First, I built a schedule. It has the firm deadlines on it—the ones that come from outside forces like traditional publishers or subsidiary rights houses. It has the internal deadlines on it—when I need to have a story to coincide with a new book release or when I need to have background work done.
And it has time built in for all of my various projects from short stories to stand-alone novels to series novels to nonfiction. I’m happily busy. My biggest worry these days isn’t whether some editor in New York will buy one of my books. My biggest worry is pacing myself so that I don’t burn out. I want to continue enjoying my work.
So I adhere to the schedule (mostly) and sometimes I have to remind myself that the project I’m working on is one I really wanted to write so that —Squirrel!— I don’t lose focus and move onto the wrong project too quickly.
I’m also careful to make sure that the only voice in my office is my own. I know that my Kris Nelscott fans want the next Smokey Dalton novel, and my Kristine Grayson fans (who just got Wickedly Charming) want the next Grayson novel ASAP, and my Diving fans want the next Boss novel (January: It’s called Boneyards) and the Fey fans want the Place of Power novel, and, and, and…

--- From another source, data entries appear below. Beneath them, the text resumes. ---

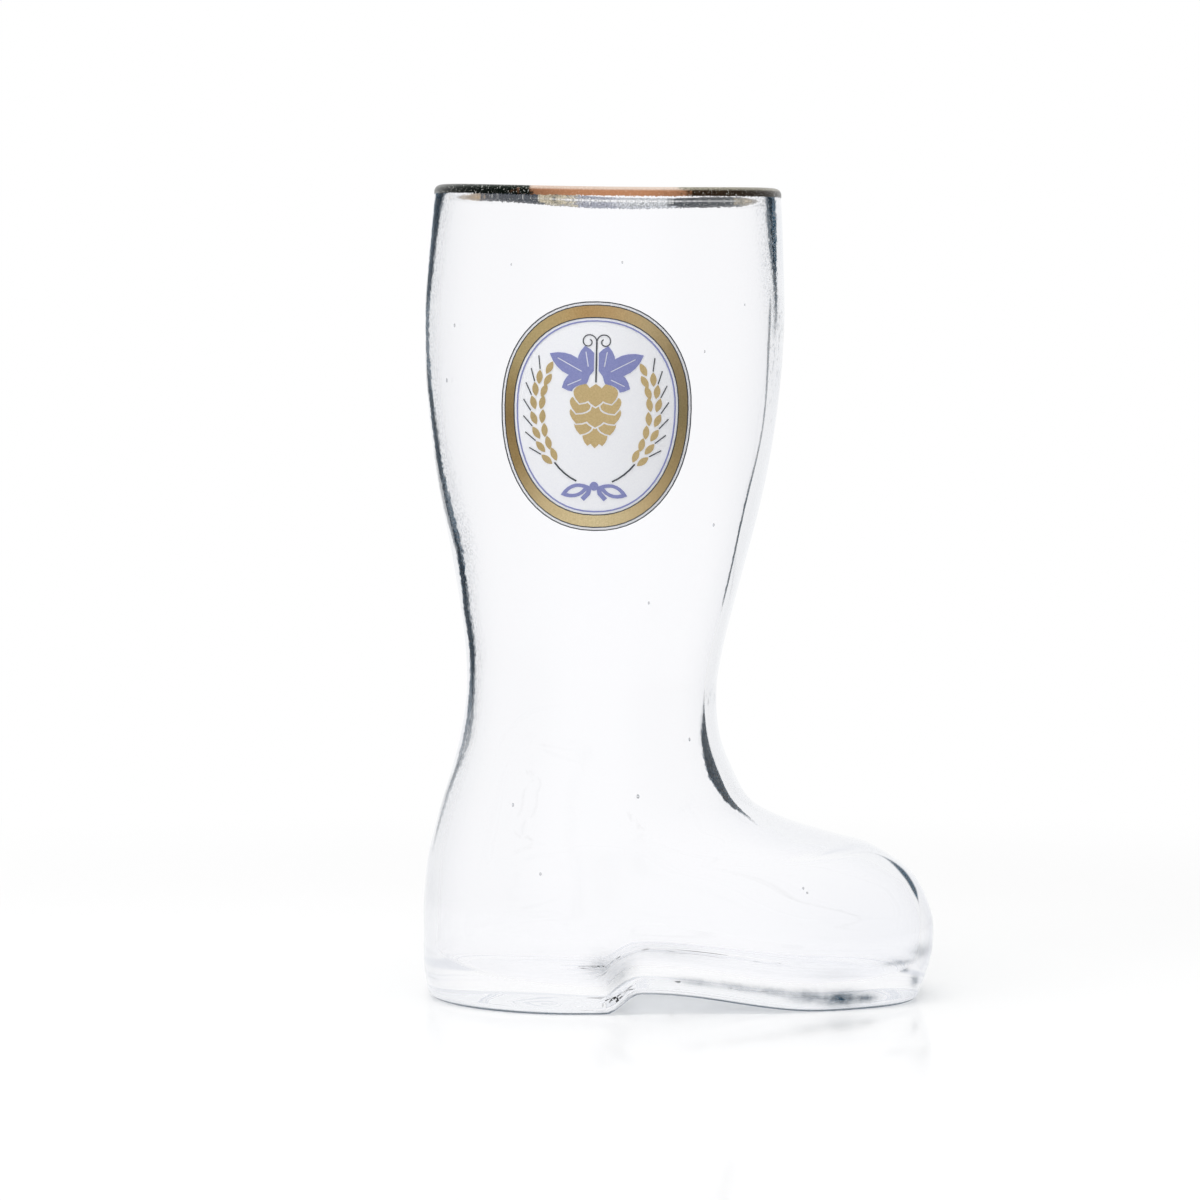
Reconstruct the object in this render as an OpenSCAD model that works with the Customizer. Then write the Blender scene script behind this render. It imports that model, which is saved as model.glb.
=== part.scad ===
// Half-litre beer boot: one piece of mould-blown glass, a gilded lip and a fired print on the leg.
// The leg is a body of revolution about an axis that leans towards the toe, and the foot is a loft
// of closed sections that run from the shin down to the sole.
// Frame: +X towards the toe, +Z up, the print faces -Y, and the origin is under the middle of the boot.

/* [Boot] */
// Height of the glass from the floor to the lip
boot_h = 176; // [160:1:200]
// Length of the foot from heel to toe
boot_l = 110.6; // [100:1:125]
// Outer diameter of the mouth
mouth_d = 74.6; // [70:0.1:77]
// Largest outer diameter of the leg
calf_d = 77.7; // [77:0.1:82]
// Height of the widest part of the leg
calf_z = 148; // [135:1:155]
// How far the leg leans towards the toe, in degrees
lean = 1.4; // [0:0.1:3]
// Thickness of the blown wall
wall = 2.7; // [2:0.1:3.2]

/* [Shin and ankle] */
// Height at which the round leg passes into the foot
shin_z = 99; // [92:1:106]
// Outer diameter of the leg at that height
shin_d = 65.3; // [62:0.1:69]
// Distance of the leg's axis from the back of the heel at that height
shin_x = 38.2; // [36:0.1:41]
// Height of the narrowest part of the ankle
ankle_z = 66; // [60:1:72]
// Outer diameter of the ankle
ankle_d = 54.2; // [50:0.1:59]
// How far the ankle stands in from the back of the heel
ankle_in = 9.4; // [7:0.1:12]

/* [Foot] */
// Width of the heel
heel_w = 71.4; // [64:0.1:76]
// Length of the heel where it stands on the floor
heel_l = 39.5; // [35:0.5:45]
// Thickness of the glass in the sole
sole_t = 3.2; // [2.6:0.1:4]
// Rounding where the wall turns under into the sole
base_r = 2.2; // [1.5:0.1:3]
// Height of the arch between heel and ball
arch_h = 4.2; // [2:0.1:5]
// Distance from the back of the heel to the ball, where the sole stands again
ball_x = 86.3; // [80:1:92]
// How far each side of the foot is drawn in at the waist
waist_in = 1.6; // [0:0.1:3]
// Height of the hollow under heel and ball, left where the hot glass sank
push_up = 0.6; // [0.2:0.1:1.2]

/* [Gilding] */
// Thickness of the fired gold film
gild_t = 0.08; // [0.05:0.01:0.2]
// Height of the gold band outside, from the top of the lip
gild_h = 2.2; // [1.5:0.1:5]
// Height of the gold band inside the mouth
gild_in_h = 1.6; // [1.4:0.1:3]

/* [Print] */
// Thickness of each fired layer of print
print_t = 0.1; // [0.05:0.01:0.2]
// Height of the widest line of the oval
badge_z = 128; // [120:1:136]
// Angle by which the oval is turned round the leg towards the heel
badge_turn = 2.3; // [-10:0.1:10]
// Half the width of the oval, seen from the front
badge_w = 20; // [17:0.1:22]
// Height of the oval above its widest line
badge_up = 22.1; // [19:0.1:25]
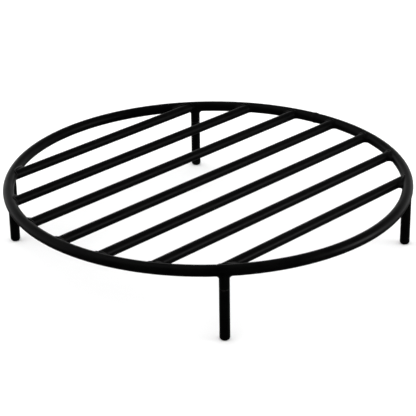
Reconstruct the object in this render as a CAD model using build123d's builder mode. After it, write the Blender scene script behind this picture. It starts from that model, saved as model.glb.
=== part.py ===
from build123d import *
import os
from math import cos, radians, sin, sqrt

# Round grate for a fire pit, in black steel rod. A hoop carries seven parallel bars,
# butt-welded inside it. Four legs screw up into short sockets that are welded under the
# hoop, on hidden studs, so that the grate packs flat.
# Frame: millimetres, +Z up, floor at Z = 0, hoop axis on Z, bars along Y, front at -Y.

# Hoop
ring_outer_diameter = 559.0
ring_rod_diameter = 15.0
grate_height = 103.0

# Bars, numbered from -X to +X
bar_count = 7
bar_rod_diameter = 13.5
bar_pitch = 67.5
bar_set_offset = -4.0        # the welded set of bars stands this far off the hoop's middle
bar_drop = 0.5               # bar centrelines lie this far below the hoop's

# Legs: each is a short fixed socket and a long rod that screws up against it
leg_rod_diameter = 13.5
leg_angle = 48.4             # degrees between the Y axis and each leg, seen from above
seam_drop = 24.6             # from the hoop's centreline down to the seam
seam_chamfer = 0.7
foot_rounding = 3.2

# Studs, M8 x 1.25, drawn at their outside diameter
stud_diameter = 8.0
stud_in_socket = 12.0
stud_in_leg = 13.0
stud_chamfer = 0.8
stud_clearance = 0.05        # radial, between stud and hole
hole_runout = 1.5            # how much deeper each hole is than the stud in it

# Welds: each bead fills the corner out to this distance from both rods
weld_size = 2.2
socket_weld_top_drop = 3.0   # the beads at the sockets stop this far below the centreline
closing_weld_rise = 0.7
closing_weld_arc = 1.8       # degrees of the hoop that the bead covers
closing_weld_angle = 97.0    # degrees from the +X axis to its start, between two bars

# Worked-out places
ring_rod_radius = ring_rod_diameter / 2
bar_rod_radius = bar_rod_diameter / 2
leg_rod_radius = leg_rod_diameter / 2
ring_radius = ring_outer_diameter / 2 - ring_rod_radius
ring_centre_height = grate_height - ring_rod_radius
bar_centre_height = ring_centre_height - bar_drop
seam_height = ring_centre_height - seam_drop
hole_radius = stud_diameter / 2 + stud_clearance
leg_x = ring_radius * sin(radians(leg_angle))
leg_y = ring_radius * cos(radians(leg_angle))
leg_places = {
    "front_right": (leg_x, -leg_y),
    "back_right": (leg_x, leg_y),
    "back_left": (-leg_x, leg_y),
    "front_left": (-leg_x, -leg_y),
}


def bar_x(number):
    """Place of a bar across the hoop; bars are numbered from 1."""
    return bar_set_offset + (number - (bar_count + 1) / 2) * bar_pitch


def hoop(rod_radius):
    """A full hoop of round rod on the ring's centreline."""
    with BuildPart() as made:
        with BuildSketch(Plane.XZ):
            with Locations((ring_radius, ring_centre_height)):
                Circle(rod_radius)
        revolve(axis=Axis.Z)
    return made


def bar(number):
    """A straight rod whose two ends are coped to the hoop's inner side."""
    x = bar_x(number)
    middle = Plane(origin=(x, 0, bar_centre_height), z_dir=(0, 1, 0))
    with BuildPart() as made:
        with BuildSketch(middle):
            Circle(bar_rod_radius)
        extrude(amount=sqrt(ring_radius**2 - x**2), both=True)
        add(ring.part, mode=Mode.SUBTRACT)
    return made


def bar_end_weld(number, side):
    """The bead round one end of a bar; side is 1 at the back and -1 at the front.

    It lies inside the hoop's crown, and stops at a leg socket that stands beside the bar.
    """
    middle = Plane(origin=(bar_x(number), 0, bar_centre_height), z_dir=(0, side, 0))
    with BuildPart() as made:
        with BuildSketch(middle):
            Circle(bar_rod_radius + weld_size)
        extrude(amount=ring_radius)
        add(inner_weld_reach.part, mode=Mode.INTERSECT)
        add(ring.part, mode=Mode.SUBTRACT)
        add(bars[number].part, mode=Mode.SUBTRACT)
        for place, (socket_x, socket_y) in leg_places.items():
            if bars[number] is outer_bar(socket_x) and socket_y * side > 0:
                add(sockets[place].part, mode=Mode.SUBTRACT)
    return made


def leg_socket(x, y):
    """A short rod coped up to the hoop and the bar beside it, with a blind hole below."""
    seam_facing_down = Plane(origin=(x, y, seam_height), z_dir=(0, 0, -1))
    with BuildPart() as made:
        with BuildSketch(Plane.XY.offset(seam_height)):
            with Locations((x, y)):
                Circle(leg_rod_radius)
        extrude(amount=seam_drop)
        chamfer(made.edges().group_by(Axis.Z)[0], seam_chamfer)
        with Locations(seam_facing_down):
            Hole(hole_radius, depth=stud_in_socket + hole_runout)
        add(ring.part, mode=Mode.SUBTRACT)
        add(outer_bar(x).part, mode=Mode.SUBTRACT)
    return made


def leg_socket_weld(x, y, socket):
    """The bead round the top of a socket, under the hoop."""
    foot_of_bead = ring_centre_height - ring_rod_radius - weld_size
    bead_height = ring_rod_radius + weld_size - socket_weld_top_drop
    with BuildPart() as made:
        with BuildSketch(Plane.XY.offset(foot_of_bead)):
            with Locations((x, y)):
                Circle(leg_rod_radius + weld_size)
        extrude(amount=bead_height)
        add(weld_reach.part, mode=Mode.INTERSECT)
        add(ring.part, mode=Mode.SUBTRACT)
        add(outer_bar(x).part, mode=Mode.SUBTRACT)
        add(bar_end_welds.part, mode=Mode.SUBTRACT)
        add(socket.part, mode=Mode.SUBTRACT)
    return made


def leg_stud(x, y):
    """A plain stud, half in the leg rod and half in the socket."""
    with BuildPart() as made:
        with BuildSketch(Plane.XY.offset(seam_height - stud_in_leg)):
            with Locations((x, y)):
                Circle(stud_diameter / 2)
        extrude(amount=stud_in_leg + stud_in_socket)
        chamfer(made.edges().filter_by(GeomType.CIRCLE), stud_chamfer)
    return made


def leg_rod(x, y):
    """A rod from the floor to the seam, rounded at its foot, with a blind hole on top."""
    with BuildPart() as made:
        with BuildSketch(Plane.XY):
            with Locations((x, y)):
                Circle(leg_rod_radius)
        extrude(amount=seam_height)
        chamfer(made.edges().group_by(Axis.Z)[-1], seam_chamfer)
        fillet(made.edges().group_by(Axis.Z)[0], foot_rounding)
        with Locations((x, y, seam_height)):
            Hole(hole_radius, depth=stud_in_leg + hole_runout)
    return made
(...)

If I think about that too much, I won’t write the surprise novels, the ones that might please the Fey fans as much as the Smokey Dalton fans. And if I have too many people’s voices in my office, I won’t get anything done. I work at home, alone, for a reason.
And that reason is so that I can let the creativity flow uninterrupted. I thought the creativity was flowing uninterrupted before. I tried to keep market considerations out of my office, but apparently they had crept in anyway, like Carl Sandburg’s fog, on little cat feet.
Now that they’re gone, I — Squirrel!
Ah, heck. Go watch a kitten video, think about the freedom we can all have in this new world of publishing, and realize that this freedom is a really, really, really good thing.